— Begin SUPPLIED INFORMATION —
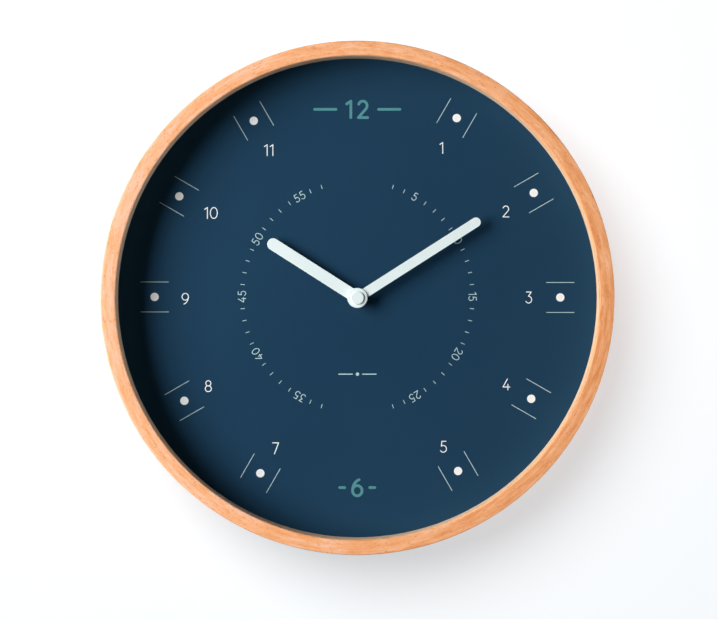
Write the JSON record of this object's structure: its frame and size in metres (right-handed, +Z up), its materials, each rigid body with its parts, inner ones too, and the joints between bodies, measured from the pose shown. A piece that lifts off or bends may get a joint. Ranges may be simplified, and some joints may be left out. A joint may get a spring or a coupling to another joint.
{
  "type": "wall clock",
  "caption": "Round wall clock with a bent wood rim, a dark dial under flat glass, two hands, and a quartz movement with its gear train, battery and keyhole hanger.",
  "frame": {"origin": "on the clock's axis, in the plane of the wall that the rim's back face rests on", "axes": "+Y from the dial back into the wall, +Z up to twelve o'clock, +X to three o'clock"},
  "size_m": [0.3, 0.044, 0.3],
  "materials": {
    "bent_wood": "satin clear varnish over fine straight grain",
    "clear_glass": "clear flat float glass",
    "printed_dial": "hardboard with a matt dark blue printed face",
    "zinc_steel": "bright zinc plate",
    "black_rubber": "matt",
    "turned_brass": "turned",
    "black_plastic": "fine moulded texture",
    "white_plastic": "smooth moulded",
    "battery_sleeve": "plain printed sleeve on a steel can",
    "board_laminate": "brown paper laminate",
    "black_resin": "potted resin",
    "copper_wire": "enamelled wire, wound close",
    "soft_iron": "plain stamped",
    "ferrite": "plain sintered",
    "hand_enamel": "off-white satin enamel"
  },
  "bodies": {
    "case": {"rim": "bent_wood", "spacer_hoop": "bent_wood", "glass": "clear_glass", "dial_board": "printed_dial", "framing_points": "zinc_steel", "hanger_plate": "zinc_steel", "rubber_pad": "black_rubber", "brass_washer": "turned_brass", "hex_nut": "turned_brass", "movement_base": "black_plastic", "movement_cover": "black_plastic", "gear_plate": "white_plastic", "battery": "battery_sleeve", "contact_positive": "zinc_steel", "contact_negative": "zinc_steel", "circuit_board": "board_laminate", "driver_chip": "black_resin", "quartz_crystal": "zinc_steel", "coil_bobbin": "white_plastic", "coil_winding": "copper_wire", "coil_core": "soft_iron", "stator": "soft_iron"},
    "minute_group": {"minute_arbor": "turned_brass", "minute_hand": "hand_enamel", "minute_collet": "turned_brass", "hand_cap": "hand_enamel"},
    "hour_group": {"hour_wheel": "white_plastic", "hour_hand": "hand_enamel", "hour_collet": "turned_brass"},
    "setting_group": {"minute_wheel": "white_plastic", "setting_knob": "black_plastic"},
    "rotor_group": {"rotor_pinion": "white_plastic", "rotor_magnet": "ferrite"},
    "step_group": {"step_wheel": "white_plastic"},
    "third_group": {"third_wheel": "white_plastic"},
    "centre_group": {"centre_wheel": "white_plastic"}
  },
  "joints": [
    {"name": "minute_spin", "type": "hinge", "parent": "case", "child": "minute_group", "pos_m": [0, 0, 0], "axis": [0, 1, 0], "continuous": true},
    {"name": "hour_spin", "type": "hinge", "parent": "case", "child": "hour_group", "pos_m": [0, 0, 0], "axis": [0, 1, 0], "continuous": true},
    {"name": "setting_spin", "type": "hinge", "parent": "case", "child": "setting_group", "pos_m": [0.01137, 0, -0.0008], "axis": [0, 1, 0], "continuous": true},
    {"name": "centre_spin", "type": "hinge", "parent": "case", "child": "centre_group", "pos_m": [0, 0, 0], "axis": [0, 1, 0], "continuous": true},
    {"name": "third_spin", "type": "hinge", "parent": "case", "child": "third_group", "pos_m": [-0.0108, 0, -0.00019], "axis": [0, 1, 0], "continuous": true},
    {"name": "step_spin", "type": "hinge", "parent": "case", "child": "step_group", "pos_m": [-0.00666, 0, 0.00869], "axis": [0, 1, 0], "continuous": true},
    {"name": "rotor_spin", "type": "hinge", "parent": "case", "child": "rotor_group", "pos_m": [-0.014, 0, 0.01277], "axis": [0, 1, 0], "continuous": true}
  ],
  "couplings": [
    {"joint": "hour_spin", "follows": "minute_spin", "ratio": 0.083333},
    {"joint": "setting_spin", "follows": "minute_spin", "ratio": -0.33333},
    {"joint": "step_spin", "follows": "rotor_spin", "ratio": -0.25},
    {"joint": "third_spin", "follows": "rotor_spin", "ratio": 0.05},
    {"joint": "centre_spin", "follows": "rotor_spin", "ratio": -0.0083333}
  ]
}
— End SUPPLIED INFORMATION —
PROBLEM: Print the material once more, exactly.

ANSWER FOR THIS EXERCISE:
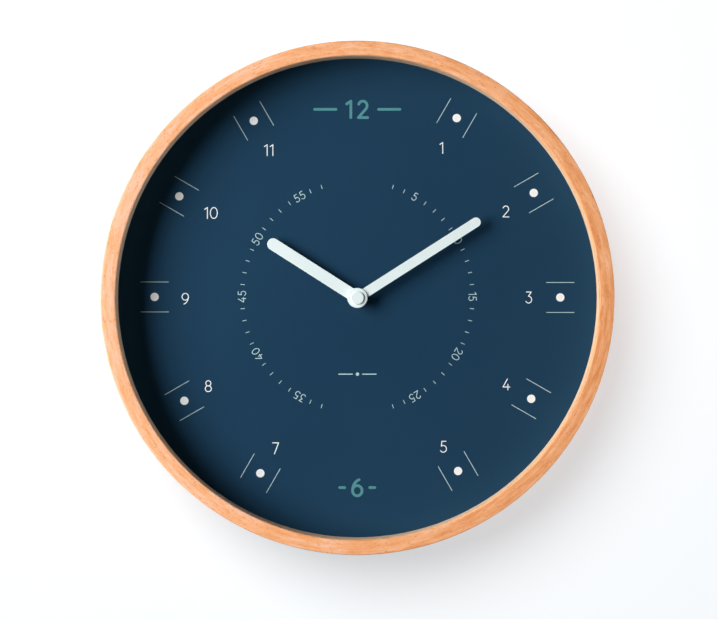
Write the JSON record of this object's structure: its frame and size in metres (right-handed, +Z up), its materials, each rigid body with its parts, inner ones too, and the joints between bodies, measured from the pose shown. A piece that lifts off or bends may get a joint. Ranges may be simplified, and some joints may be left out. A joint may get a spring or a coupling to another joint.
{
  "type": "wall clock",
  "caption": "Round wall clock with a bent wood rim, a dark dial under flat glass, two hands, and a quartz movement with its gear train, battery and keyhole hanger.",
  "frame": {"origin": "on the clock's axis, in the plane of the wall that the rim's back face rests on", "axes": "+Y from the dial back into the wall, +Z up to twelve o'clock, +X to three o'clock"},
  "size_m": [0.3, 0.044, 0.3],
  "materials": {
    "bent_wood": "satin clear varnish over fine straight grain",
    "clear_glass": "clear flat float glass",
    "printed_dial": "hardboard with a matt dark blue printed face",
    "zinc_steel": "bright zinc plate",
    "black_rubber": "matt",
    "turned_brass": "turned",
    "black_plastic": "fine moulded texture",
    "white_plastic": "smooth moulded",
    "battery_sleeve": "plain printed sleeve on a steel can",
    "board_laminate": "brown paper laminate",
    "black_resin": "potted resin",
    "copper_wire": "enamelled wire, wound close",
    "soft_iron": "plain stamped",
    "ferrite": "plain sintered",
    "hand_enamel": "off-white satin enamel"
  },
  "bodies": {
    "case": {"rim": "bent_wood", "spacer_hoop": "bent_wood", "glass": "clear_glass", "dial_board": "printed_dial", "framing_points": "zinc_steel", "hanger_plate": "zinc_steel", "rubber_pad": "black_rubber", "brass_washer": "turned_brass", "hex_nut": "turned_brass", "movement_base": "black_plastic", "movement_cover": "black_plastic", "gear_plate": "white_plastic", "battery": "battery_sleeve", "contact_positive": "zinc_steel", "contact_negative": "zinc_steel", "circuit_board": "board_laminate", "driver_chip": "black_resin", "quartz_crystal": "zinc_steel", "coil_bobbin": "white_plastic", "coil_winding": "copper_wire", "coil_core": "soft_iron", "stator": "soft_iron"},
    "minute_group": {"minute_arbor": "turned_brass", "minute_hand": "hand_enamel", "minute_collet": "turned_brass", "hand_cap": "hand_enamel"},
    "hour_group": {"hour_wheel": "white_plastic", "hour_hand": "hand_enamel", "hour_collet": "turned_brass"},
    "setting_group": {"minute_wheel": "white_plastic", "setting_knob": "black_plastic"},
    "rotor_group": {"rotor_pinion": "white_plastic", "rotor_magnet": "ferrite"},
    "step_group": {"step_wheel": "white_plastic"},
    "third_group": {"third_wheel": "white_plastic"},
    "centre_group": {"centre_wheel": "white_plastic"}
  },
  "joints": [
    {"name": "minute_spin", "type": "hinge", "parent": "case", "child": "minute_group", "pos_m": [0, 0, 0], "axis": [0, 1, 0], "continuous": true},
    {"name": "hour_spin", "type": "hinge", "parent": "case", "child": "hour_group", "pos_m": [0, 0, 0], "axis": [0, 1, 0], "continuous": true},
    {"name": "setting_spin", "type": "hinge", "parent": "case", "child": "setting_group", "pos_m": [0.01137, 0, -0.0008], "axis": [0, 1, 0], "continuous": true},
    {"name": "centre_spin", "type": "hinge", "parent": "case", "child": "centre_group", "pos_m": [0, 0, 0], "axis": [0, 1, 0], "continuous": true},
    {"name": "third_spin", "type": "hinge", "parent": "case", "child": "third_group", "pos_m": [-0.0108, 0, -0.00019], "axis": [0, 1, 0], "continuous": true},
    {"name": "step_spin", "type": "hinge", "parent": "case", "child": "step_group", "pos_m": [-0.00666, 0, 0.00869], "axis": [0, 1, 0], "continuous": true},
    {"name": "rotor_spin", "type": "hinge", "parent": "case", "child": "rotor_group", "pos_m": [-0.014, 0, 0.01277], "axis": [0, 1, 0], "continuous": true}
  ],
  "couplings": [
    {"joint": "hour_spin", "follows": "minute_spin", "ratio": 0.083333},
    {"joint": "setting_spin", "follows": "minute_spin", "ratio": -0.33333},
    {"joint": "step_spin", "follows": "rotor_spin", "ratio": -0.25},
    {"joint": "third_spin", "follows": "rotor_spin", "ratio": 0.05},
    {"joint": "centre_spin", "follows": "rotor_spin", "ratio": -0.0083333}
  ]
}